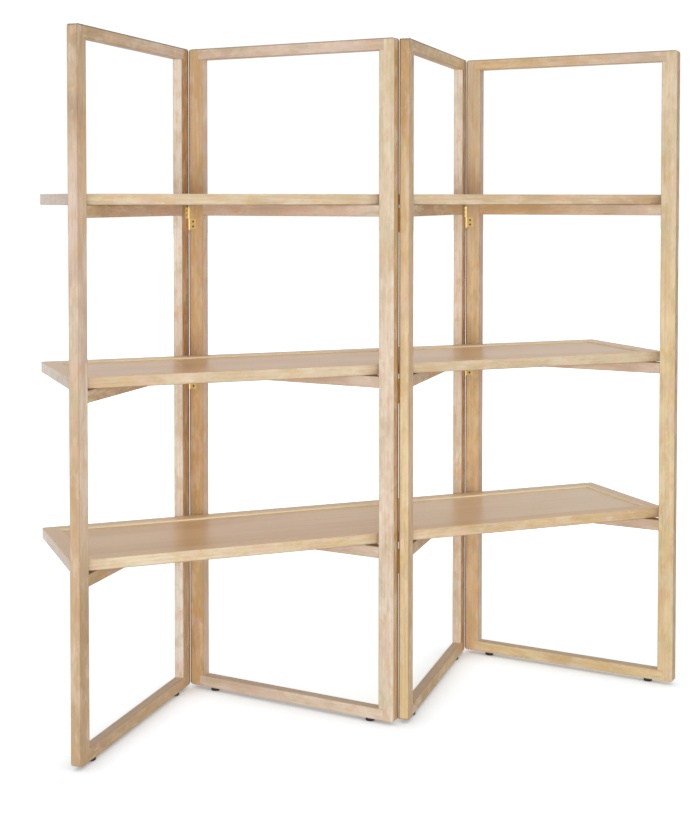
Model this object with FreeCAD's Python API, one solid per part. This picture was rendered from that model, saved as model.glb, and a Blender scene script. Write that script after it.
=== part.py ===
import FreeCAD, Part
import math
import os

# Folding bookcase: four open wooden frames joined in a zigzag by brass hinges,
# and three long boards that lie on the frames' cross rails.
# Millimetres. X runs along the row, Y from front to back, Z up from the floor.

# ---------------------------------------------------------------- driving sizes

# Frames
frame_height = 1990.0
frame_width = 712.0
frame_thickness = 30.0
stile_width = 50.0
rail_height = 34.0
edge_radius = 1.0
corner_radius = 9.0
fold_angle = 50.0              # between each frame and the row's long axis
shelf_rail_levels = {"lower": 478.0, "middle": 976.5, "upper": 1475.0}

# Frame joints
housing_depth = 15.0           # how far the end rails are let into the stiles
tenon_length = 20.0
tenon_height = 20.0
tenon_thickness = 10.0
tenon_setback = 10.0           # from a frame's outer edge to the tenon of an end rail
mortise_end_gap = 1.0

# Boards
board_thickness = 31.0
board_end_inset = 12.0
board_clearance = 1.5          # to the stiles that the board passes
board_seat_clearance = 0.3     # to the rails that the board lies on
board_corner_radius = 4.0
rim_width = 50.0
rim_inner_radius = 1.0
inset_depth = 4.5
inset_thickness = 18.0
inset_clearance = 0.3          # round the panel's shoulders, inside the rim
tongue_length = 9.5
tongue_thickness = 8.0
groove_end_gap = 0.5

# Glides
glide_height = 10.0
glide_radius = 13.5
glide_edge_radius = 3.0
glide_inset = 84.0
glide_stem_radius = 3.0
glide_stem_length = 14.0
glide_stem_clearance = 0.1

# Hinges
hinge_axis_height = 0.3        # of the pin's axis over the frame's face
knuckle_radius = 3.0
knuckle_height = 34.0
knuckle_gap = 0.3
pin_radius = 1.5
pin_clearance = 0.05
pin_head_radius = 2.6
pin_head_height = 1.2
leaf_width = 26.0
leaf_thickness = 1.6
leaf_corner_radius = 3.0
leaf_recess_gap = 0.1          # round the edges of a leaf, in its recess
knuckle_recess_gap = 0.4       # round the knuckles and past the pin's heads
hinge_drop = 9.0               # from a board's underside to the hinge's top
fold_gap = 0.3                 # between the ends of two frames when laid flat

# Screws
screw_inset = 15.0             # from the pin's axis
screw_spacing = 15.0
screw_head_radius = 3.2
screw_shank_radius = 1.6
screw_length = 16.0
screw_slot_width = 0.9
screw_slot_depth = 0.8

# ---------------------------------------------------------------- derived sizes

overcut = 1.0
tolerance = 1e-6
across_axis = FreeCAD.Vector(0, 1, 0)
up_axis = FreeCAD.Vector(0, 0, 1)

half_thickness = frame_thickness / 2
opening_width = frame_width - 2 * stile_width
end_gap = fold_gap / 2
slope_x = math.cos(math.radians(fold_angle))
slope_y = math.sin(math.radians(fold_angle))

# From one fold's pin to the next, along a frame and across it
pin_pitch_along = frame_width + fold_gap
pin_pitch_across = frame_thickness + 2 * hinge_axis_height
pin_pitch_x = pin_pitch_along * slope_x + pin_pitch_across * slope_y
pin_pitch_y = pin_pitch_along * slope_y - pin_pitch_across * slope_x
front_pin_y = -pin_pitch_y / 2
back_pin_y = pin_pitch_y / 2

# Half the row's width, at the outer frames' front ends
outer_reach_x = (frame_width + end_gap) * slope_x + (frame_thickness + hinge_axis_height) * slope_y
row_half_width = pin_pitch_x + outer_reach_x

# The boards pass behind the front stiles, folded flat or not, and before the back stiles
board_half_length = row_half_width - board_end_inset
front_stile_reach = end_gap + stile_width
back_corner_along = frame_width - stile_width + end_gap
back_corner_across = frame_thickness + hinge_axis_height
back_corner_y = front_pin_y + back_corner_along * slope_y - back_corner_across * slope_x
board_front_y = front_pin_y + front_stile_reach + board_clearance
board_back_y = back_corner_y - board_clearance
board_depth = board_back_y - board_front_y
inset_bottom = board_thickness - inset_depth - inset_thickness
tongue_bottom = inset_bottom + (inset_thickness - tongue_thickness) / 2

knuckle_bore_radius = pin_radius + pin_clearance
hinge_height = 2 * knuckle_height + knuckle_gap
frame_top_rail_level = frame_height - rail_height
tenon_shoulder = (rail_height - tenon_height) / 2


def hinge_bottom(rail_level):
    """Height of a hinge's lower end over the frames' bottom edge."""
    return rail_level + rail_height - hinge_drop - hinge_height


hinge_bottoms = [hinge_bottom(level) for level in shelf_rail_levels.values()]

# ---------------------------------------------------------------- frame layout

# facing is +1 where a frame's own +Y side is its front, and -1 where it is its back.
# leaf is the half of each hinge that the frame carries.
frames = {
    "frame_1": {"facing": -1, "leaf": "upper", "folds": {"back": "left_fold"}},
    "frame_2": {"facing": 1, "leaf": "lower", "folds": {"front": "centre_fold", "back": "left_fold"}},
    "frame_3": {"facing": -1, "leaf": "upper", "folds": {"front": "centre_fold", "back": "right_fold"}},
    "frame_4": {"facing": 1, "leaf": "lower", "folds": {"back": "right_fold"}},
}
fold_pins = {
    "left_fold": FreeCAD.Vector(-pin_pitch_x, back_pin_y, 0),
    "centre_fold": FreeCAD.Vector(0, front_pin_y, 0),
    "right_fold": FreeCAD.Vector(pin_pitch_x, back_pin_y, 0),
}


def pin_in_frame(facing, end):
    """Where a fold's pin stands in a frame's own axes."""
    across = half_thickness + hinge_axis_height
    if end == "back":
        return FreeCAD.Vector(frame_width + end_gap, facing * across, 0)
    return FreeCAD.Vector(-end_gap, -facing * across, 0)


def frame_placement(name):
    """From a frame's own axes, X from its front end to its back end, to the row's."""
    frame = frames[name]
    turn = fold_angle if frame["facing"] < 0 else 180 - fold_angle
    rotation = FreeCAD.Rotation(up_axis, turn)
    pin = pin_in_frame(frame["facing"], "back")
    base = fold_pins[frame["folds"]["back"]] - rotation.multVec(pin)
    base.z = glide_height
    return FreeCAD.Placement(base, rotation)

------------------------

WHAT YOU HAVE TO DO :: Reproduce all of the data exactly as given.

COMPLETE ANSWER ::
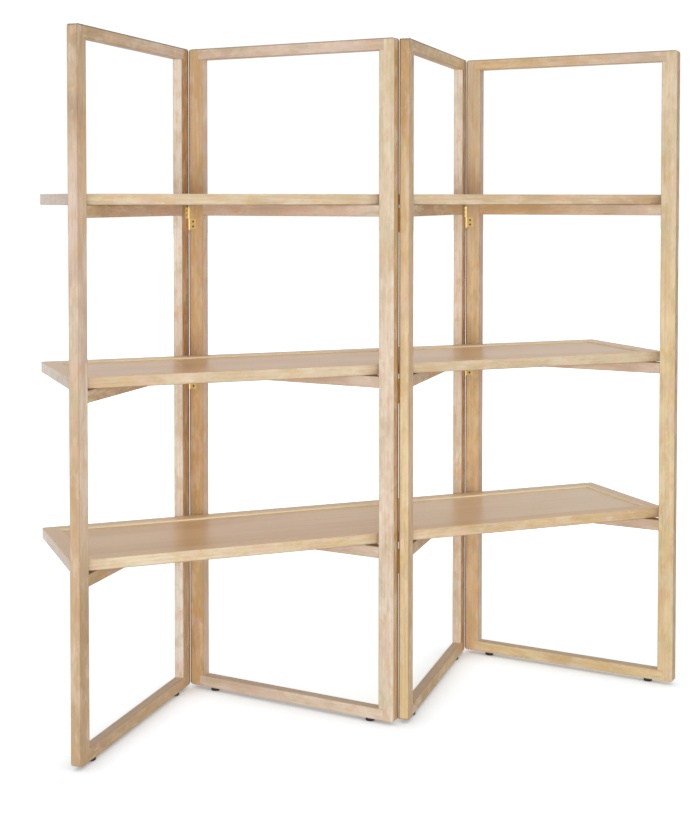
Model this object with FreeCAD's Python API, one solid per part. This picture was rendered from that model, saved as model.glb, and a Blender scene script. Write that script after it.
=== part.py ===
import FreeCAD, Part
import math
import os

# Folding bookcase: four open wooden frames joined in a zigzag by brass hinges,
# and three long boards that lie on the frames' cross rails.
# Millimetres. X runs along the row, Y from front to back, Z up from the floor.

# ---------------------------------------------------------------- driving sizes

# Frames
frame_height = 1990.0
frame_width = 712.0
frame_thickness = 30.0
stile_width = 50.0
rail_height = 34.0
edge_radius = 1.0
corner_radius = 9.0
fold_angle = 50.0              # between each frame and the row's long axis
shelf_rail_levels = {"lower": 478.0, "middle": 976.5, "upper": 1475.0}

# Frame joints
housing_depth = 15.0           # how far the end rails are let into the stiles
tenon_length = 20.0
tenon_height = 20.0
tenon_thickness = 10.0
tenon_setback = 10.0           # from a frame's outer edge to the tenon of an end rail
mortise_end_gap = 1.0

# Boards
board_thickness = 31.0
board_end_inset = 12.0
board_clearance = 1.5          # to the stiles that the board passes
board_seat_clearance = 0.3     # to the rails that the board lies on
board_corner_radius = 4.0
rim_width = 50.0
rim_inner_radius = 1.0
inset_depth = 4.5
inset_thickness = 18.0
inset_clearance = 0.3          # round the panel's shoulders, inside the rim
tongue_length = 9.5
tongue_thickness = 8.0
groove_end_gap = 0.5

# Glides
glide_height = 10.0
glide_radius = 13.5
glide_edge_radius = 3.0
glide_inset = 84.0
glide_stem_radius = 3.0
glide_stem_length = 14.0
glide_stem_clearance = 0.1

# Hinges
hinge_axis_height = 0.3        # of the pin's axis over the frame's face
knuckle_radius = 3.0
knuckle_height = 34.0
knuckle_gap = 0.3
pin_radius = 1.5
pin_clearance = 0.05
pin_head_radius = 2.6
pin_head_height = 1.2
leaf_width = 26.0
leaf_thickness = 1.6
leaf_corner_radius = 3.0
leaf_recess_gap = 0.1          # round the edges of a leaf, in its recess
knuckle_recess_gap = 0.4       # round the knuckles and past the pin's heads
hinge_drop = 9.0               # from a board's underside to the hinge's top
fold_gap = 0.3                 # between the ends of two frames when laid flat

# Screws
screw_inset = 15.0             # from the pin's axis
screw_spacing = 15.0
screw_head_radius = 3.2
screw_shank_radius = 1.6
screw_length = 16.0
screw_slot_width = 0.9
screw_slot_depth = 0.8

# ---------------------------------------------------------------- derived sizes

overcut = 1.0
tolerance = 1e-6
across_axis = FreeCAD.Vector(0, 1, 0)
up_axis = FreeCAD.Vector(0, 0, 1)

half_thickness = frame_thickness / 2
opening_width = frame_width - 2 * stile_width
end_gap = fold_gap / 2
slope_x = math.cos(math.radians(fold_angle))
slope_y = math.sin(math.radians(fold_angle))

# From one fold's pin to the next, along a frame and across it
pin_pitch_along = frame_width + fold_gap
pin_pitch_across = frame_thickness + 2 * hinge_axis_height
pin_pitch_x = pin_pitch_along * slope_x + pin_pitch_across * slope_y
pin_pitch_y = pin_pitch_along * slope_y - pin_pitch_across * slope_x
front_pin_y = -pin_pitch_y / 2
back_pin_y = pin_pitch_y / 2

# Half the row's width, at the outer frames' front ends
outer_reach_x = (frame_width + end_gap) * slope_x + (frame_thickness + hinge_axis_height) * slope_y
row_half_width = pin_pitch_x + outer_reach_x

# The boards pass behind the front stiles, folded flat or not, and before the back stiles
board_half_length = row_half_width - board_end_inset
front_stile_reach = end_gap + stile_width
back_corner_along = frame_width - stile_width + end_gap
back_corner_across = frame_thickness + hinge_axis_height
back_corner_y = front_pin_y + back_corner_along * slope_y - back_corner_across * slope_x
board_front_y = front_pin_y + front_stile_reach + board_clearance
board_back_y = back_corner_y - board_clearance
board_depth = board_back_y - board_front_y
inset_bottom = board_thickness - inset_depth - inset_thickness
tongue_bottom = inset_bottom + (inset_thickness - tongue_thickness) / 2

knuckle_bore_radius = pin_radius + pin_clearance
hinge_height = 2 * knuckle_height + knuckle_gap
frame_top_rail_level = frame_height - rail_height
tenon_shoulder = (rail_height - tenon_height) / 2


def hinge_bottom(rail_level):
    """Height of a hinge's lower end over the frames' bottom edge."""
    return rail_level + rail_height - hinge_drop - hinge_height


hinge_bottoms = [hinge_bottom(level) for level in shelf_rail_levels.values()]

# ---------------------------------------------------------------- frame layout

# facing is +1 where a frame's own +Y side is its front, and -1 where it is its back.
# leaf is the half of each hinge that the frame carries.
frames = {
    "frame_1": {"facing": -1, "leaf": "upper", "folds": {"back": "left_fold"}},
    "frame_2": {"facing": 1, "leaf": "lower", "folds": {"front": "centre_fold", "back": "left_fold"}},
    "frame_3": {"facing": -1, "leaf": "upper", "folds": {"front": "centre_fold", "back": "right_fold"}},
    "frame_4": {"facing": 1, "leaf": "lower", "folds": {"back": "right_fold"}},
}
fold_pins = {
    "left_fold": FreeCAD.Vector(-pin_pitch_x, back_pin_y, 0),
    "centre_fold": FreeCAD.Vector(0, front_pin_y, 0),
    "right_fold": FreeCAD.Vector(pin_pitch_x, back_pin_y, 0),
}


def pin_in_frame(facing, end):
    """Where a fold's pin stands in a frame's own axes."""
    across = half_thickness + hinge_axis_height
    if end == "back":
        return FreeCAD.Vector(frame_width + end_gap, facing * across, 0)
    return FreeCAD.Vector(-end_gap, -facing * across, 0)


def frame_placement(name):
    """From a frame's own axes, X from its front end to its back end, to the row's."""
    frame = frames[name]
    turn = fold_angle if frame["facing"] < 0 else 180 - fold_angle
    rotation = FreeCAD.Rotation(up_axis, turn)
    pin = pin_in_frame(frame["facing"], "back")
    base = fold_pins[frame["folds"]["back"]] - rotation.multVec(pin)
    base.z = glide_height
    return FreeCAD.Placement(base, rotation)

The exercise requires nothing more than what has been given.